Galiffa had sophomores Danny Buggs and Marshall Mills on the outside, with tight end Nate Stephens working the middle of the field. Bernie Kirchner, Snake Blake and Dave Jagdmann were their backups.
“They made me look good,” Galiffa said. “They played well and we threw the ball. We put it up and you can’t waste those guys because they had so much talent.”
Galiffa’s best game of his career came during an nine-point loss to Penn State in Morgantown in 1972 when he threw for a career-high 341 yards and two touchdowns. That game was televised regionally by ABC.
“Kerry Marbury returns the opening kickoff for a touchdown and I’m thinking that this game is going to be alright,” Galiffa said. “Then the first two passes I threw went for interceptions.”
West Virginia was still in the game when Penn State was awarded a controversial touchdown when fullback Bob Nagle clearly fumbled before the goal line and the football was recovered by West Virginia at its two. After a conference, the officials awarded the TD to the Nittany Lions, saying Nagle had crossed the goal line.
“He didn’t even get close to the end zone,” Galiffa said.
Penn State built a 25-6 lead before the Mountaineers managed to score a pair of second half touchdowns to make the final score a much more respectable 28-19. It was Penn State’s 14th consecutive victory over West Virginia dating back to a 14-14 tie in 1958.
“It was unreal that they had that type of mystique over us,” said Galiffa. “It was crazy.

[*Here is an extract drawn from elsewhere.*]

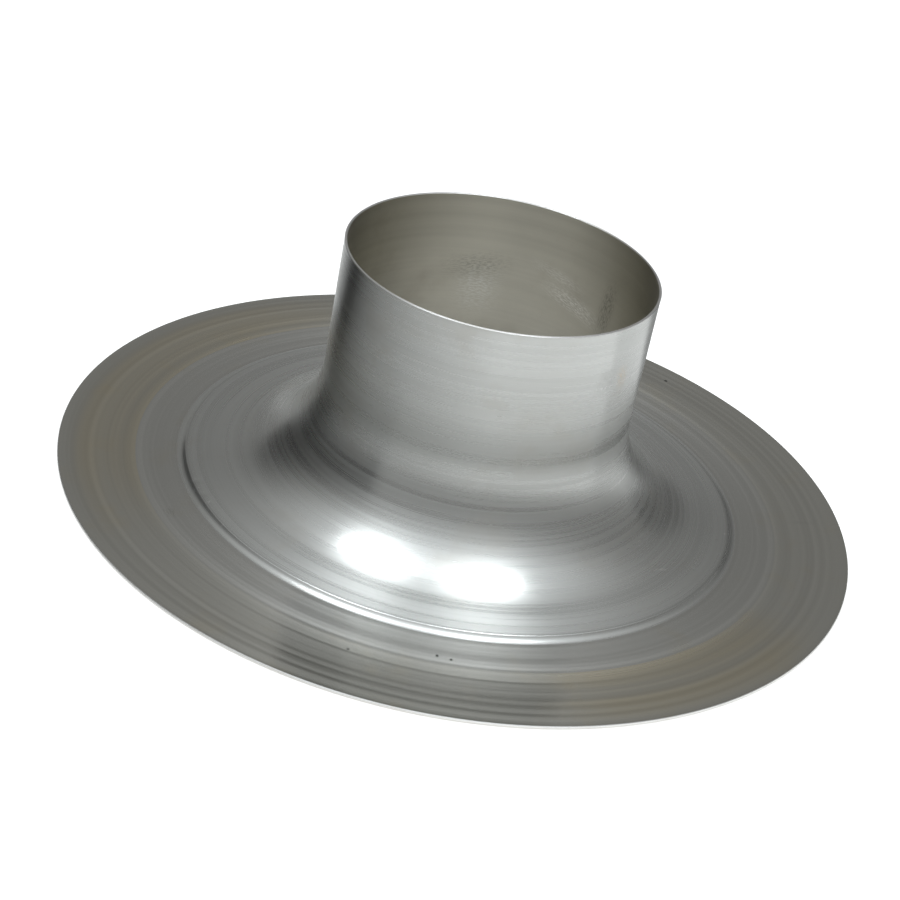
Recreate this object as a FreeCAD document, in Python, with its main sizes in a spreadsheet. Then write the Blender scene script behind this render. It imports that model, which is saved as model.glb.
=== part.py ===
"""Spun aluminium pipe flashing for a flat roof.

One piece of sheet, spun over a chuck: a flat round flange that is bonded to
the roof, a raised apron, a shallow dome with a stepped foot, a hollow neck
and a straight round collar that takes the vent pipe.

Frame: +Z is up along the spinning axis.  The origin is the centre of the
flange's underside, so the part stands on Z = 0.
"""
import FreeCAD, Part
import collections
import math
import os

import Sketcher

# ----------------------------------------------------------------------
# Driving dimensions, in millimetres and degrees
# ----------------------------------------------------------------------
SIZES = [
    ("sheet_thickness", 1.0, "sheet that the flashing is spun from"),
    ("flange_diameter", 350.0, "cut edge of the flange"),
    ("collar_bore", 132.0, "inside of the collar, for a 131 mm pipe"),
    ("overall_height", 108.0, "underside of the flange to the lip"),
    ("neck_foot_diameter", 208.0, "ring where the hollow neck turns into the dome"),
    ("neck_foot_height", 5.6, "height of that ring"),
    ("dome_radius", 300.0, "arc of the dome's section"),
    ("dome_width", 16.0, "from that ring out to the steepest ring of the foot's step"),
    ("foot_slope", 45.0, "slope of the step at its steepest ring"),
    ("foot_round", 3.0, "round from the dome down into the step"),
    ("foot_hollow", 4.0, "hollow from the step out to the apron"),
    ("apron_width", 22.0, "from the steepest ring out to the flat flange"),
    ("apron_slope", 1.5, "fall of the apron, outwards"),
]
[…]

It didn’t matter how much preparation we had – we were always well prepared – but there was always something that was going to happen. It was Murphy’s Law.”
Galiffa had better success against rival Pitt, a school that barely showed any interested in him after his senior season at nearby Donora (Pa.) High School in 1968.

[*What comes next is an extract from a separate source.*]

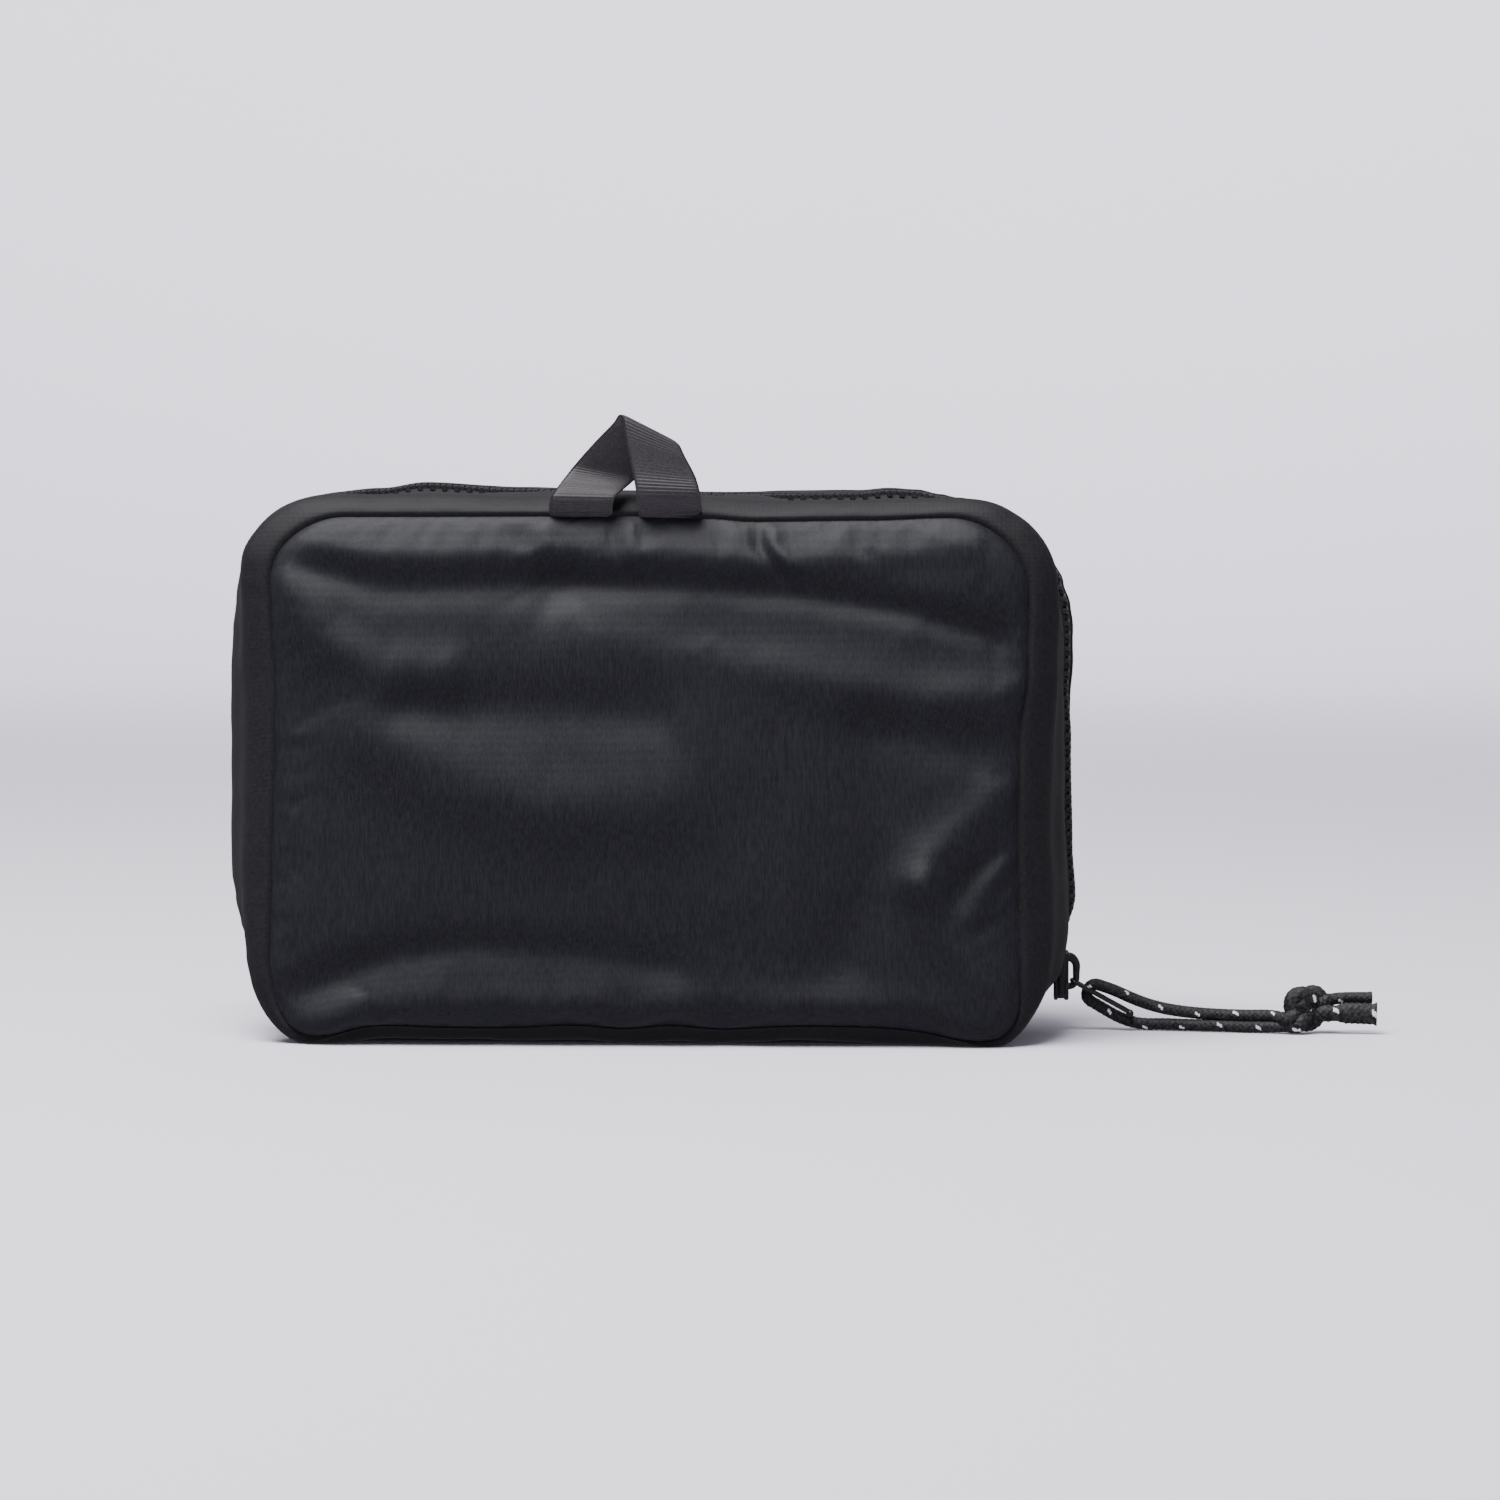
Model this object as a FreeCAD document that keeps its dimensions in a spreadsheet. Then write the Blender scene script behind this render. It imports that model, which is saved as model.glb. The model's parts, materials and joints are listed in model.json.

“(Pitt assistant coach) Bimbo Cecconi only came by once or twice and that’s why I always had extra incentive to throw the ball a little bit harder and a little bit further to beat those guys,” said Galiffa.
Bernie was 2-0 against Pitt, leading West Virginia to a 20-9 win over the Panthers in 1971 and throwing for 304 yards and a pair of touchdowns in WVU’s 38-20 romp in Pittsburgh a year later.
That was West Virginia’s first return to the Steel City since the Mountaineers’ infamous 1970 collapse when WVU blew a 35-8 halftime lead to the Panthers. Galiffa was a sophomore backup behind starter Mike Sherwood that season.
“I remember that game like it was yesterday,” said Galiffa. “There were two bus loads of people from Donora who went up there to watch us play. At halftime, in the locker room, Coach Bowden came up to me and he says, ‘Mike is going to go ahead and take the first series, warm up on the sidelines because you are going in after that.’
“I’m thinking, alright! I run out of the tunnel and I turn to some of the people from my hometown and I tell them, ‘I’m going in.’ I never got in. I warmed up on the sideline for nothing,” Galiffa said.
Pitt scored all four times it had the football as Bowden went conservative. Near the end of the third quarter when panic began to set in on the West Virginia sideline, Galifa figured it was time to quit warming up.
“I’m thinking what is going on out there?” he laughed.
Galiffa also vividly remembers his final regular season game against Syracuse in Morgantown. He threw for 267 yards and three touchdowns to lead the Mountaineers to a 43-12 victory. That win helped West Virginia land a Peach Bowl berth in Atlanta to face North Carolina State.
A horrible second half collapse led to a 49-13 loss to the Wolfpack. North Carolina State coach Lou Holtz, remembering a couple of blowout losses to the Mountaineers when he coached at William & Mary, called timeout with four seconds left to try and tack on an eighth touchdown.
“That game is like a blur to me,” Galiffa said. “I remember the first couple of series we had … we drove down and we kicked field goals. We couldn’t put it in the end zone. If we score a touchdown on at least one of those drives it might have been a different outcome.”
West Virginia finished the ’72 season with an 8-4 record.
Galiffa, 59, is semi-retired and living in Wilmington, N.C. with his wife Rose. He has three daughters, ages 37, 27 and 12. For years he worked in Wheeling at Straub Automotive before deciding nine years ago to move to Wilmington to work for one of the largest auto dealers in North Carolina: Bruce Cavanaugh.
Recently, the economic downturn forced Cavanaugh out of business.
“This economy hits everyone,” said Galiffa. “It’s been really tough on the automotive industry” – almost as tough as Bernie Galiffa was on opposing defenses when he was quarterbacking the Mountaineers.
He was the first WVU quarterback to throw for more than 2,000 yards in one year, his single-season passing record of 2,496 yards standing for 25 years until Marc Bulger broke it in 1998.
“I’m very proud of that,” said Galiffa.
He should be. And just think, what would his passing numbers look like had he played better at the beginning of the season against Villanova and Richmond?